— Directions —
Only one span of the listing below is wanted: the lines from the one with "The Blender code" through the one with "columns, edges = len(across), len(RIM_ANGLES)", reproduced exactly, both ends kept.

— Available data —
* * * * * * * * *
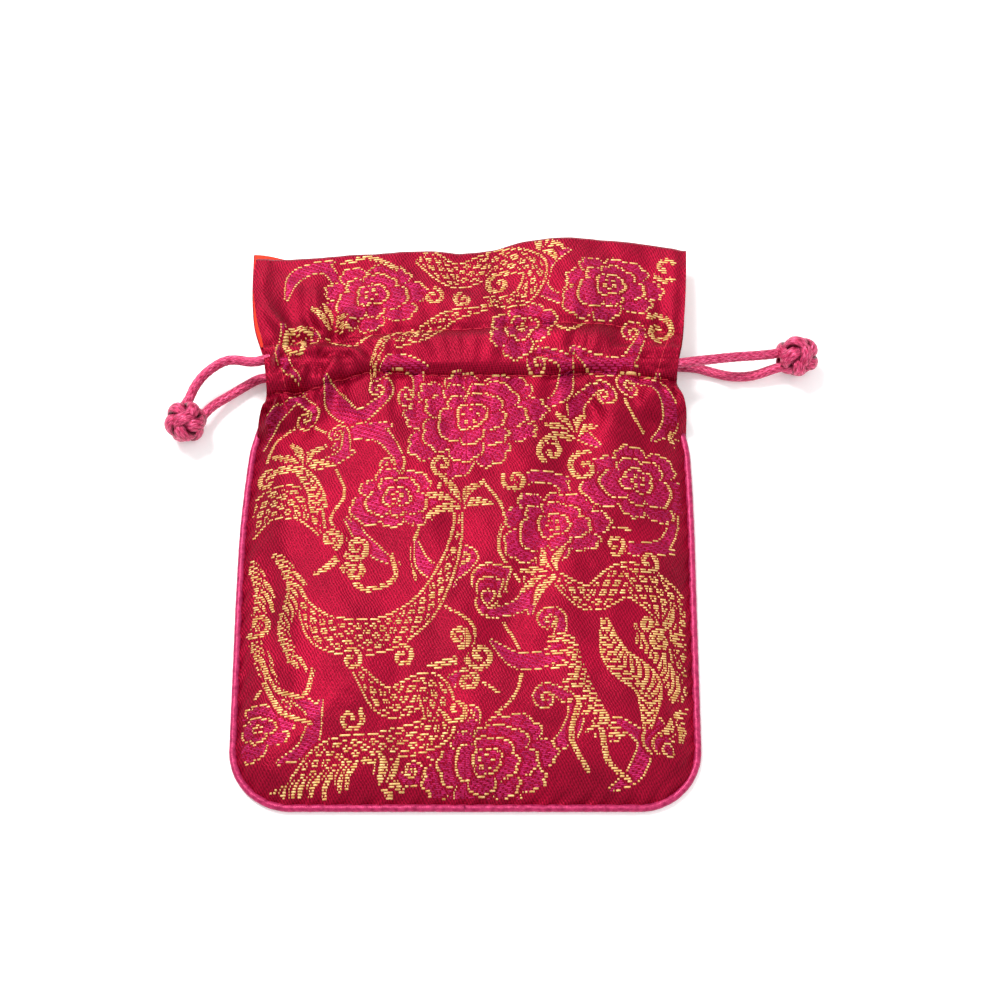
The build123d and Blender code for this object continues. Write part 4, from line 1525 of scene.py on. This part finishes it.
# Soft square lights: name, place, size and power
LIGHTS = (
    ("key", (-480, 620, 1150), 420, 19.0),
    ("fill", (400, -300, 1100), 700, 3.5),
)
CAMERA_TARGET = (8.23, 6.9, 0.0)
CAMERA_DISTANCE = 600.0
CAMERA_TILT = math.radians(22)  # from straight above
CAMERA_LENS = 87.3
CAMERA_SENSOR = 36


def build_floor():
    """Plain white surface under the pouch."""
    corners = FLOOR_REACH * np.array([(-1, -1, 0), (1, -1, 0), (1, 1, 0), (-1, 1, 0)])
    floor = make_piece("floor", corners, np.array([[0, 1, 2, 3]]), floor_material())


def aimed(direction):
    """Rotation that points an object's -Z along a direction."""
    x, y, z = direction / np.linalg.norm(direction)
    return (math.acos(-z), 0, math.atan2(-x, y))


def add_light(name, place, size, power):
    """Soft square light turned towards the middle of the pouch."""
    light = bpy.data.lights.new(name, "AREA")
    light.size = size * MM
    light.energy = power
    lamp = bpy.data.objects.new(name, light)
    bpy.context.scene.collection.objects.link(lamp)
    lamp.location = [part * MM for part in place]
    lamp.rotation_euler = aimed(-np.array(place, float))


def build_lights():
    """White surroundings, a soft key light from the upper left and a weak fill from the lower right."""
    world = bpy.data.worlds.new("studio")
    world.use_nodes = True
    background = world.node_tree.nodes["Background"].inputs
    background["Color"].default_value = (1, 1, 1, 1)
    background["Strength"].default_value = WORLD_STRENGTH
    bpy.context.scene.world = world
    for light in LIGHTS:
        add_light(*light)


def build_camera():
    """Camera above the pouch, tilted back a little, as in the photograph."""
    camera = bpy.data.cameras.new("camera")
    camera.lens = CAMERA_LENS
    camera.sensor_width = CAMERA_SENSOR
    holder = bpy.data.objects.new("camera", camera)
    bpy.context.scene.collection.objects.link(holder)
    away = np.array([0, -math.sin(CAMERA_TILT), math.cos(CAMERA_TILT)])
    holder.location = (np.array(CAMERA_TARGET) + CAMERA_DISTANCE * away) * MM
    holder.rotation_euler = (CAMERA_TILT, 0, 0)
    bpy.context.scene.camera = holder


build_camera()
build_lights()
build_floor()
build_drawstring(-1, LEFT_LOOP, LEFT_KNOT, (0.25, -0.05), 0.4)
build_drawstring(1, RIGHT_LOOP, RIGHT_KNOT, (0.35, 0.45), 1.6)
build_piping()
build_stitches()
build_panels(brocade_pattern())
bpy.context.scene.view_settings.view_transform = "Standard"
* * * * * * * * *
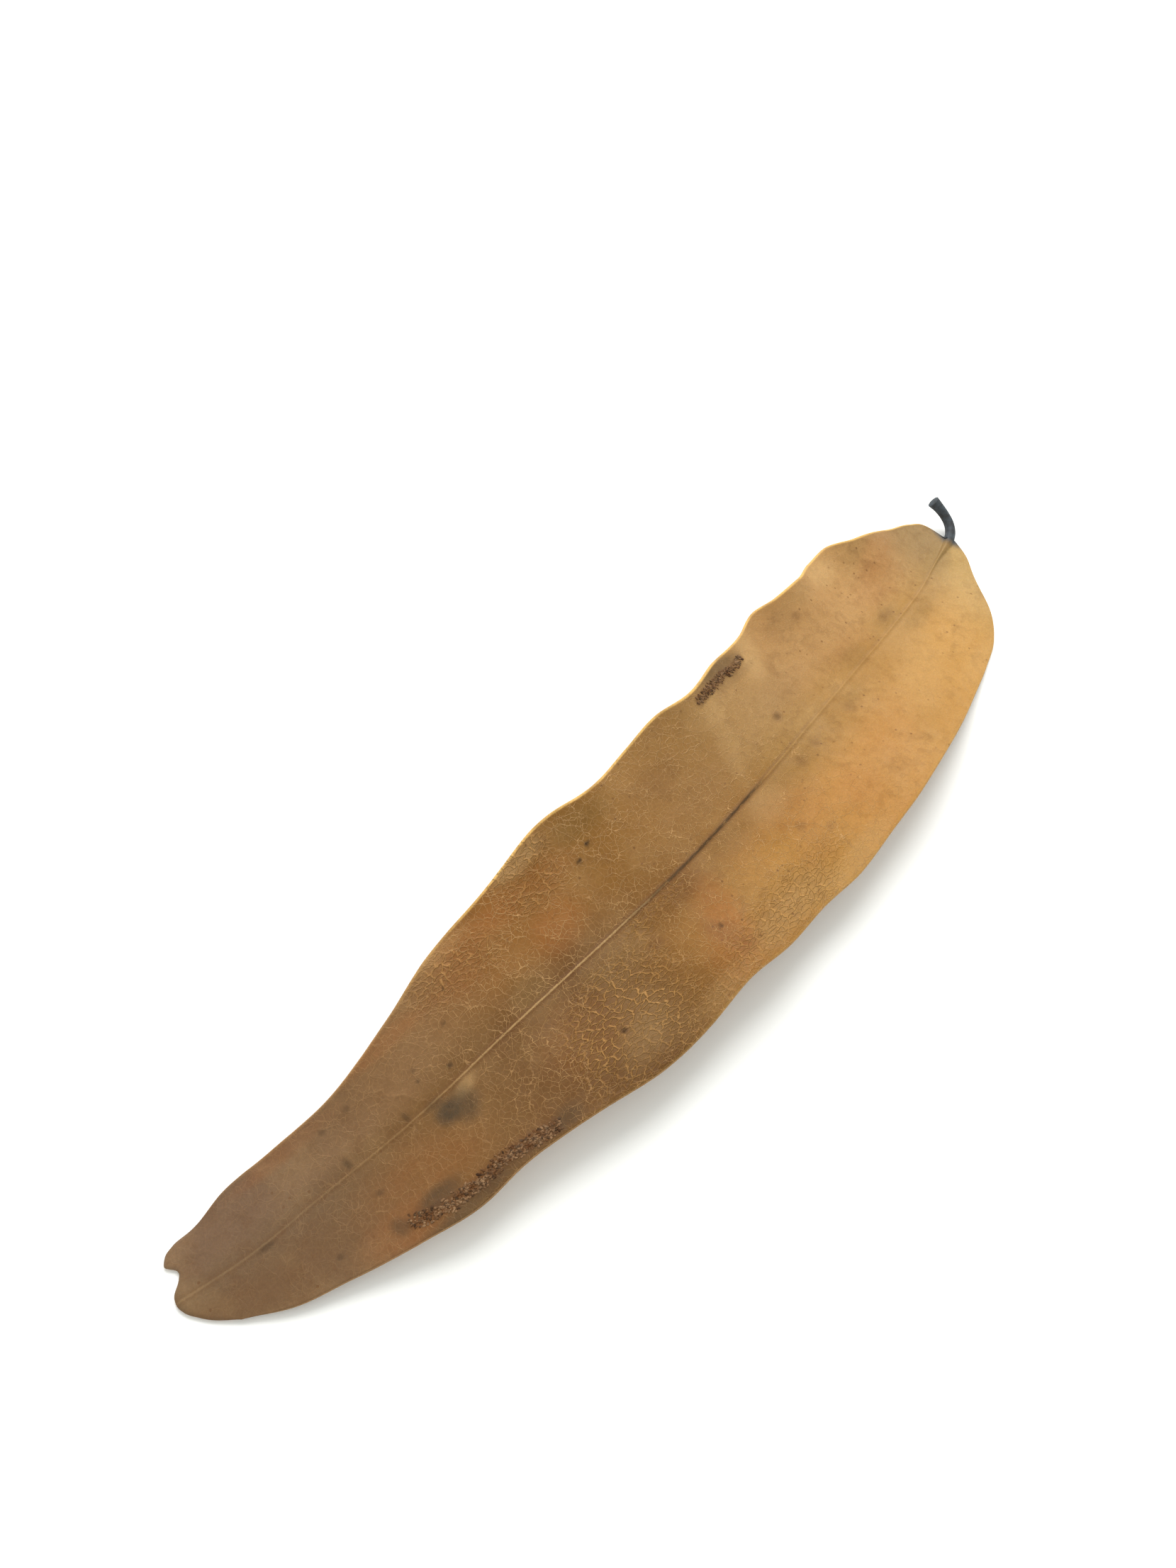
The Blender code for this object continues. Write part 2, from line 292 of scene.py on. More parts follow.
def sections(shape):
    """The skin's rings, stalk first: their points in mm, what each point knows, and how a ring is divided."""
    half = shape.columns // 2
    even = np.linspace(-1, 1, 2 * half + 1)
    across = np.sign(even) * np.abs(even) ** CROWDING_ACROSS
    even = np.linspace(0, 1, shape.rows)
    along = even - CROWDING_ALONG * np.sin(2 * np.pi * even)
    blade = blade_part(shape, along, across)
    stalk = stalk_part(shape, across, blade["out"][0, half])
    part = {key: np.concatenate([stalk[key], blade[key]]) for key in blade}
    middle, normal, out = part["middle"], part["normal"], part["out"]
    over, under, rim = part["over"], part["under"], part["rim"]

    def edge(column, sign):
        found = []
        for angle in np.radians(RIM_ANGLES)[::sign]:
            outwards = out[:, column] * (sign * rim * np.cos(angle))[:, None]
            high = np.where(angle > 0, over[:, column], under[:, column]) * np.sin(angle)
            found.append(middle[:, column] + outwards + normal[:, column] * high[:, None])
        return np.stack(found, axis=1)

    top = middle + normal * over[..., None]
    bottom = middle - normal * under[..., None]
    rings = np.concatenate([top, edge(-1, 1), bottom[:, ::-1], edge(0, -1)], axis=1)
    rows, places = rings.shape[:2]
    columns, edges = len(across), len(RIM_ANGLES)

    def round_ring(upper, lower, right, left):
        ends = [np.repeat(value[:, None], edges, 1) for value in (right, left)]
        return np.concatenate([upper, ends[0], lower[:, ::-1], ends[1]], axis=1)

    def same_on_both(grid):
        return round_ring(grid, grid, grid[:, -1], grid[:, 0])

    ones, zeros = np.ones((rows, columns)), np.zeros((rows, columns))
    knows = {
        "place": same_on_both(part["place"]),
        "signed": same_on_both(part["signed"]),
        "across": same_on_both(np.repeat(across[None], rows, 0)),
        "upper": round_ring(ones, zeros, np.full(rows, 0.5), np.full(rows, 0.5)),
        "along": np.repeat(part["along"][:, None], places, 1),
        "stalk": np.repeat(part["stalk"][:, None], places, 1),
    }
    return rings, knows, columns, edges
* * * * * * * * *
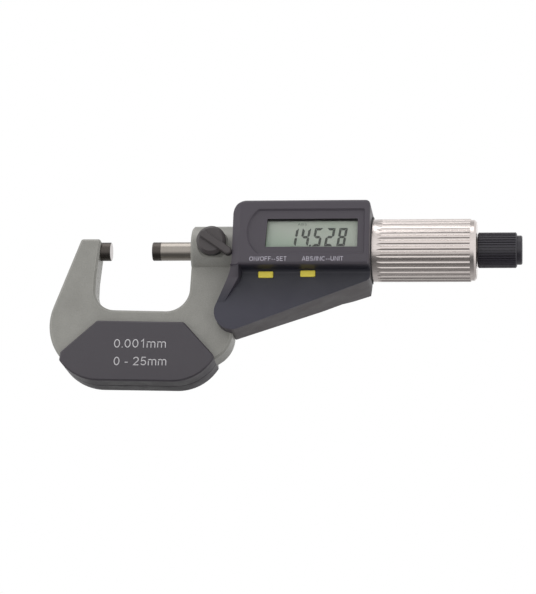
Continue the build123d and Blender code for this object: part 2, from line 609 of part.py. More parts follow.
* * * * * * * * *
— Task answer —
The Blender code for this object continues. Write part 2, from line 292 of scene.py on. More parts follow.
def sections(shape):
    """The skin's rings, stalk first: their points in mm, what each point knows, and how a ring is divided."""
    half = shape.columns // 2
    even = np.linspace(-1, 1, 2 * half + 1)
    across = np.sign(even) * np.abs(even) ** CROWDING_ACROSS
    even = np.linspace(0, 1, shape.rows)
    along = even - CROWDING_ALONG * np.sin(2 * np.pi * even)
    blade = blade_part(shape, along, across)
    stalk = stalk_part(shape, across, blade["out"][0, half])
    part = {key: np.concatenate([stalk[key], blade[key]]) for key in blade}
    middle, normal, out = part["middle"], part["normal"], part["out"]
    over, under, rim = part["over"], part["under"], part["rim"]

    def edge(column, sign):
        found = []
        for angle in np.radians(RIM_ANGLES)[::sign]:
            outwards = out[:, column] * (sign * rim * np.cos(angle))[:, None]
            high = np.where(angle > 0, over[:, column], under[:, column]) * np.sin(angle)
            found.append(middle[:, column] + outwards + normal[:, column] * high[:, None])
        return np.stack(found, axis=1)

    top = middle + normal * over[..., None]
    bottom = middle - normal * under[..., None]
    rings = np.concatenate([top, edge(-1, 1), bottom[:, ::-1], edge(0, -1)], axis=1)
    rows, places = rings.shape[:2]
    columns, edges = len(across), len(RIM_ANGLES)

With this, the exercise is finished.